At any time when any House of Assembly of a State is unable to perform its functions by reason of the situation prevailing in that State, the National Assembly may make such laws for the peace, order and good government of that State with respect to matters on which a House of Assembly may make laws as may appear to the National Assembly to be necessary or expedient until such time as the House of Assembly is able to resume its functions; and any such laws enacted by the National Assembly pursuant to this section shall have effect as if they were laws enacted by the House of  Assembly of the State: Provided that nothing in this section shall be construed as conferring on the National Assembly power to remove the Governor or the Deputy Governor of the State from office.

From the foregoing, it is clear that the enactment of an Act empowering the president to remove the Governor would be seen as ultra vires the power of the National Assembly; hence it is null and void by virtue of the fact that it is contrary to the express provisions of the Constitution.[22]

  • Effects of State of Emergency

The President and Commander-in-Chief of the Armed Forces of the Federation may deploy the armed forces to restore order when it is of the opinion that it is necessary for the peace, order and good governance of the country. According to section 217 (2) (c) of the 1999 Constitution, the President may use the armed forces to restore order, but this power is however subject to the overriding control of the National Assembly.[23] However, some unscrupulous Presidents may misuse the power to declare a state of emergency; and before the two days or ten days expires for the National Assembly to give its consent, the harm that the Constitution envisaged and intended to prevent may have already been done by the armed forces deployed.[24] 

The mere fact that a state of emergency is declared does not in itself empower the National Assembly to assume the responsibility of legislating for the whole country or the part of the country so affected. The only time the National Assembly has the power to legislate generally outside the legislative lists for the purpose of maintaining or securing peace, order and good government during the emergency period are majorly two instances. [25]       

The first instance has to do with when the Federation or any part of the Federation is at war; the National Assembly can make laws for the peace, order and good governance of the Federation, or with respect to any part of the Federation with respect to matters not included in the Exclusive Legislative List as may appear to it to be necessary or expedient for the defence of the Federation.[26] The second instance is where the National Assembly may take over the functions of the State House of Assembly, as a result of the present occurrence in the state, the State House of Assembly is unable to perform its legislative functions. The National Assembly may assume such functions, irrespective of the fact that it is within the exclusive legislature competence of the state: Provided that the law(s) made is/are for the peace, order and good government of that state.[27]
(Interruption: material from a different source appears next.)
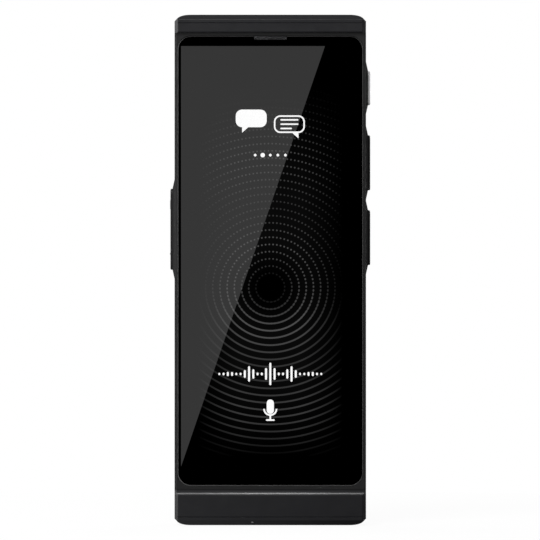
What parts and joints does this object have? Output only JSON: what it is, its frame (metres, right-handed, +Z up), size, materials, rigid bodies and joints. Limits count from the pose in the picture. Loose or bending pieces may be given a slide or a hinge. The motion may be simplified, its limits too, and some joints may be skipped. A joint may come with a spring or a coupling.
{
  "type": "handheld translator",
  "caption": "Slim upright pocket translator: black body with raised end caps, tall glass screen, side keys, rear camera window and a charging socket below.",
  "frame": {"origin": "centre of the bottom of the body, at mid depth", "axes": "+Z up along the body to the earpiece, +X to the viewer's right when facing the screen, -Y out of the screen, +Y out of the back cover"},
  "size_m": [0.0557, 0.013, 0.1418],
  "materials": {
    "frame_black": "fine satin texture",
    "cap_black": "satin moulded",
    "cover_black": "soft-touch satin",
    "tray_black": "satin",
    "key_black": "satin",
    "key_silver": "fine anodised",
    "front_glass": "polished",
    "print_black": "printed on glass",
    "adhesive": "foam tape",
    "screen": "display picture under glass",
    "ribbon_amber": "polyimide film",
    "steel": "rolled sheet",
    "mesh_steel": "woven mesh",
    "part_black": "moulded",
    "board_green": "solder resist",
    "chip_black": "moulded package",
    "connector_tan": "moulded",
    "screw_steel": "zinc plated",
    "card_white": "printed card",
    "lens_black": "polished",
    "window_glass": "polished dark",
    "trim_grey": "anodised dark",
    "flash_yellow": "phosphor",
    "clear_guide": "clear moulded",
    "pouch_foil": "foil pouch",
    "antenna_copper": "printed copper",
    "contact_gold": "gold plated",
    "coax_black": "jacket",
    "boot_rubber": "moulded rubber",
    "dust_mesh": "woven mesh"
  },
  "bodies": {
    "housing": {"front_frame": "frame_black", "top_cap": "cap_black", "bottom_cap": "cap_black", "back_cover": "cover_black", "back_cover_tape": "adhesive", "cover_glass": "front_glass", "glass_ink_border": "print_black", "glass_tape": "adhesive", "display_panel": "screen", "display_foam": "adhesive", "display_ribbon": "ribbon_amber", "mid_plate": "steel", "earpiece_mesh": "mesh_steel", "earpiece_receiver": "part_black", "key_switches_right": "steel", "key_switches_left": "steel", "key_flex_right": "ribbon_amber", "key_flex_left": "ribbon_amber", "key_bracket_right": "steel", "key_bracket_left": "steel", "main_board": "board_green", "processor_chip": "chip_black", "memory_chip": "chip_black", "radio_chip": "chip_black", "processor_shield": "steel", "radio_shield": "steel", "board_connectors": "connector_tan", "board_screws": "screw_steel", "sim_connector": "steel", "camera_module": "part_black", "camera_window": "window_glass", "camera_trim": "trim_grey", "flash_led": "flash_yellow", "flash_light_guide": "clear_guide", "battery_cell": "pouch_foil", "battery_adhesive": "adhesive", "battery_protection_board": "board_green", "battery_ribbon": "ribbon_amber", "sub_board": "board_green", "board_link_ribbon": "ribbon_amber", "usb_c_shell": "steel", "usb_c_tongue": "part_black", "microphones": "steel", "speaker_enclosure": "part_black", "speaker_driver": "part_black", "speaker_gasket": "adhesive", "speaker_mesh": "dust_mesh", "vibration_motor_case": "steel", "motor_boot": "boot_rubber", "antenna_coax": "coax_black", "antennas": "antenna_copper", "cap_screws": "screw_steel"},
    "power_button": {"power_button": "key_silver"},
    "talk_button_upper": {"talk_button_upper": "key_black"},
    "talk_button_lower": {"talk_button_lower": "key_black"},
    "volume_rocker": {"volume_rocker": "key_black"},
    "sim_tray": {"sim_tray": "tray_black", "sim_card": "card_white"},
    "camera_lens": {"camera_lens_barrel": "lens_black"},
    "vibration_weight": {"vibration_motor_weight": "steel"}
  },
  "joints": [
    {"name": "power_button_press", "type": "slide", "parent": "housing", "child": "power_button", "axis": [-1, 0, 0], "range_m": [0, 0.00035], "stiffness_N_per_m": 600, "springref_m": -0.002},
    {"name": "talk_button_upper_press", "type": "slide", "parent": "housing", "child": "talk_button_upper", "axis": [-1, 0, 0], "range_m": [0, 0.00035], "stiffness_N_per_m": 600, "springref_m": -0.002},
    {"name": "talk_button_lower_press", "type": "slide", "parent": "housing", "child": "talk_button_lower", "axis": [-1, 0, 0], "range_m": [0, 0.00035], "stiffness_N_per_m": 600, "springref_m": -0.002},
    {"name": "volume_rocker_tilt", "type": "hinge", "parent": "housing", "child": "volume_rocker", "pos_m": [-0.02435, 0.00042, 0.08224], "axis": [0, 1, 0], "range_deg": [-1.8, 1.8], "stiffness_Nm_per_rad": 0.1},
    {"name": "sim_tray_slide", "type": "slide", "parent": "housing", "child": "sim_tray", "axis": [-1, 0, 0], "range_m": [0, 0.017]},
    {"name": "camera_lens_focus", "type": "slide", "parent": "housing", "child": "camera_lens", "axis": [0, 1, 0], "range_m": [0, 0.0003], "stiffness_N_per_m": 60, "springref_m": -0.0005},
    {"name": "vibration_weight_spin", "type": "hinge", "parent": "housing", "child": "vibration_weight", "pos_m": [0.018, 0.0004, 0.026], "axis": [1, 0, 0], "continuous": true}
  ]
}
During emergency periods, the rights of citizens might be affected or restricted in one way or another. A State House of Assembly does not have any right whatsoever, to derogate from or limit the fundamental rights of the people residing in the state where such Proclamation is made. This power of limiting citizen’s right is exclusively that of the National Assembly: provided that in the case of the right to life, only death which occurs as a result of an act of war[28]; while in the case of right to personal liberty, the derogation from such rights must be reasonably justifiable in tackling the emergency situation at hand.[29] No legislative body, be it the National Assembly or the State House of Assembly has the right to derogate or limit the rights to fair hearing or the dignity of the human person.[30]
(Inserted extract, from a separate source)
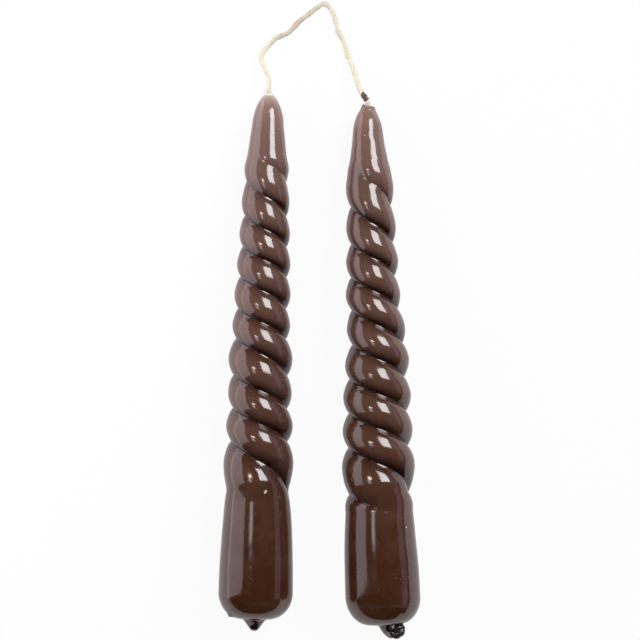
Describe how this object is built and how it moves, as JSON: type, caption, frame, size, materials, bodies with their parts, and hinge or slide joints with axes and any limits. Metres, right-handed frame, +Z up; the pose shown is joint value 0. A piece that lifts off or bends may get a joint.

The International Convention on Civil and Political Rights (ICCPR), permits states to derogate from certain rights guaranteed by the ICCPR in “time of public emergency”. Any measures derogating from obligations under the Covenant, however, must only be to the extent required by the exigencies of the situation, and must be announced by the State Party to the Secretary General of the United Nations.[31]
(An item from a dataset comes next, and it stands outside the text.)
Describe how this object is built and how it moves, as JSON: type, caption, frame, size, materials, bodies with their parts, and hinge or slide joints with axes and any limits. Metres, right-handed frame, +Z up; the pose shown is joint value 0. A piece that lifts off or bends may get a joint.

The Proclamation of a state of emergency by the President shall cease to have effect:[32]

  • if it is revoked by the President by instrument published in the Official Gazette of the Government of the Federation;
  • if it affects the Federation or any part thereof and within two days when the National Assembly is in session, or within ten days when the National Assembly is not in session, after its publication, there is no resolution supported by two-thirds majority of all the members of each House of the National Assembly approving the Proclamation;
  • after a period of six months has elapsed since it has been in force:

Provided that the National Assembly may, before the expiration of the period of six months aforesaid, extend the period for the Proclamation of the state of emergency to remain in force from time to time for a further period of six months by resolution passed in like manner; or at any time after the approval referred to in paragraph (b) or the extension referred to in paragraph (c) of this subsection, when each House of the National Assembly revoke the Proclamation by a simple majority of all the members of each House.

4. Conclusion

The essence of declaring a state of emergency is the security, protection and safety of innocent lives and the continued existence of the country at large. A threat to the continued peaceful existence of the country or any part of it should raise national concern; and as such be treated urgently and what other better way of doing this than to declare a state of emergency which would enhance security as well as protect the stability and corporate existence.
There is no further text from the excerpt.